Competition Without Catastrophe

Competition Without Catastrophe

How America Can Both Challenge and Coexist With China

The United States is in the midst of the most consequential rethinking of its foreign policy since the end of the Cold War. Although Washington remains bitterly divided on most issues, there is a growing consensus that the era of engagement with China has come to an unceremonious close. The debate now is over what comes next.

Like many debates throughout the history of U.S. foreign policy, this one has elements of both productive innovation and destructive demagoguery. Most observers can agree that, as the Trump administration’s National Security Strategy put it in 2018, “strategic competition” should animate the United States’ approach to Beijing going forward. But foreign policy frameworks beginning with the word “strategic” often raise more questions than they answer. “Strategic patience” reflects uncertainty about what to do and when. “Strategic ambiguity” reflects uncertainty about what to signal. And in this case, “strategic competition” reflects uncertainty about what that competition is over and what it means to win.

The rapid coalescence of a new consensus has left these essential questions about U.S.-Chinese competition unanswered. What, exactly, is the United States competing for? And what might a plausible desired outcome of this competition look like? A failure to connect competitive means to clear ends will allow U.S. policy to drift toward competition for competition’s sake and then fall into a dangerous cycle of confrontation.

U.S. policymakers and analysts have mostly, and rightly, discarded some of the more optimistic assumptions that underpinned the four-decade-long strategy of diplomatic and economic engagement with China (which one of us, Kurt Campbell, detailed in these pages last year, writing with Ely Ratner). But in the rush to embrace competition, policymakers may be substituting a new variety of wishful thinking for the old. The basic mistake of engagement was to assume that it could bring about fundamental changes to China’s political system, economy, and foreign policy. Washington risks making a similar mistake today, by assuming that competition can succeed in transforming China where engagement failed—this time forcing capitulation or even collapse.

Despite the many divides between the two countries, each will need to be prepared to live with the other as a major power. The starting point for the right U.S. approach must be humility about the capacity of decisions made in Washington to determine the direction of long-term developments in Beijing. Rather than relying on assumptions about China’s trajectory, American strategy should be durable whatever the future brings for the Chinese system. It should seek to achieve not a definitive end state akin to the Cold War’s ultimate conclusion but a steady state of clear-eyed coexistence on terms favorable to U.S. interests and values. 

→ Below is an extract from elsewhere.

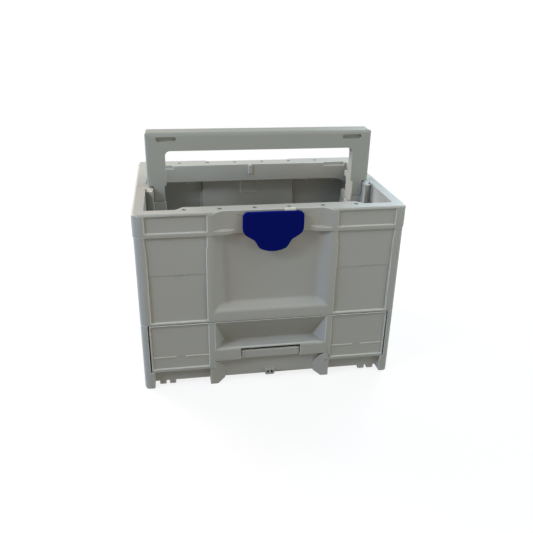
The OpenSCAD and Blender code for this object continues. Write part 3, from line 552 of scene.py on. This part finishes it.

Such coexistence would involve elements of competition and cooperation, with the United States’ competitive efforts geared toward securing those favorable terms. This might mean considerable friction in the near term as U.S. policy moves beyond engagement—whereas in the past, the avoidance of friction, in the service of positive ties, was an objective unto itself. Going forward, China policy must be about more than the kind of relationship the United States wants to have; it must also be about the kinds of interests the United States wants to secure. The steady state Washington should pursue is rightly about both: a set of conditions necessary for preventing a dangerous escalatory spiral, even as competition continues. 

U.S. policymakers should not dismiss this objective as out of reach. It is true, of course, that China will have a say in whether this outcome is possible. Vigilance will thus need to remain a watchword in U.S.-Chinese relations in the period ahead. Although coexistence offers the best chance to protect U.S. interests and prevent inevitable tension from turning into outright confrontation, it does not mean the end of competition or surrender on issues of fundamental importance. Instead, coexistence means accepting competition as a condition to be managed rather than a problem to be solved.